La première nuit fut marquée par une alerte. Vers deux heures nous sommes réveillés par le cri :Aux armes ! nous entendons un coup de feu, puis deux, trois, puis un nouvel appel aux armes. Chacun se lève en hâte, et tout en se demandant ce qu’il y a, on court aux faisceaux, on saute sur son fusil qu’on charge précipitamment. Cette opération faite par des hommes profondément troublés et à moitié endormis ne laissa pas que de m’inspirer une certaine appréhension. Je vis des camarades charger imprudemment leurs armes en dirigeant le canon contre leurs voisins, et je ne sais vraiment comment il n’y eut personne de tué dans ce désordre. Nous attendons quelques minutes et le calme se rétablit. Après avoir été aux informations, nos chefs nous donnent en riant l’ordre de décharger les fusils et de nous recoucher paisiblement. L’histoire était simple.

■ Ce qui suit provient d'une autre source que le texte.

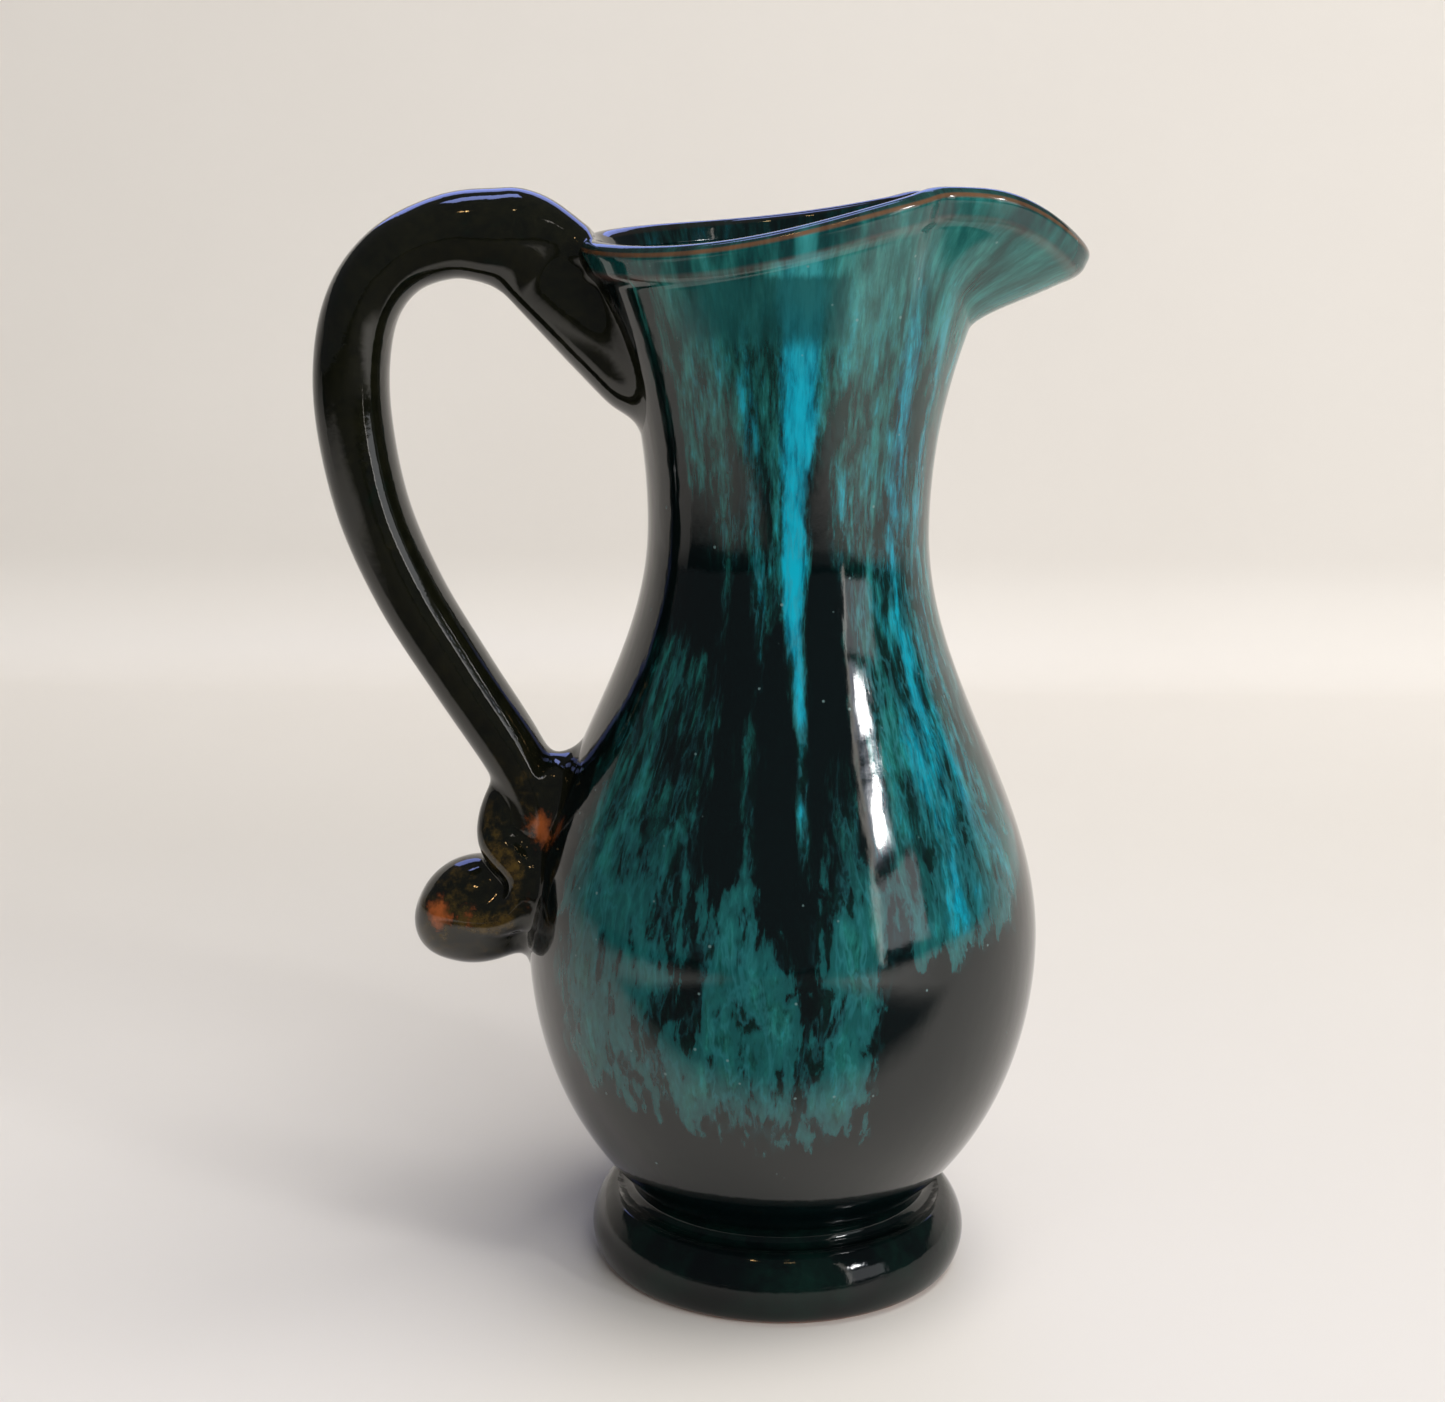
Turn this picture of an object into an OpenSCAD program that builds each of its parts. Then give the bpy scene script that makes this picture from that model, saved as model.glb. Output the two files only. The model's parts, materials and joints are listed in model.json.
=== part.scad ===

Un jeune soldat placé en sentinelle avancée à 500 ou 600 mètres de notre campement croit apercevoir un Prussien se glisser le long d’une haie. Ne distinguant pas très bien, il crie : Qui vive ? Le Prussien interpellé ne répond pas ; une seconde fois : Qui vive ou je tire ? Le Prussien ne répond pas davantage et notre soldat fait comme il l’avait dit. À son coup de feu les deux sentinelles voisines, voyant un objet s’agiter dans l’ombre et pensant que le premier n’avait tiré qu’à bon escient, visent le prétendu Prussien, le manquent et se replient. Tout le camp se réveille et le chien, c’était un chien, se sauve et court encore.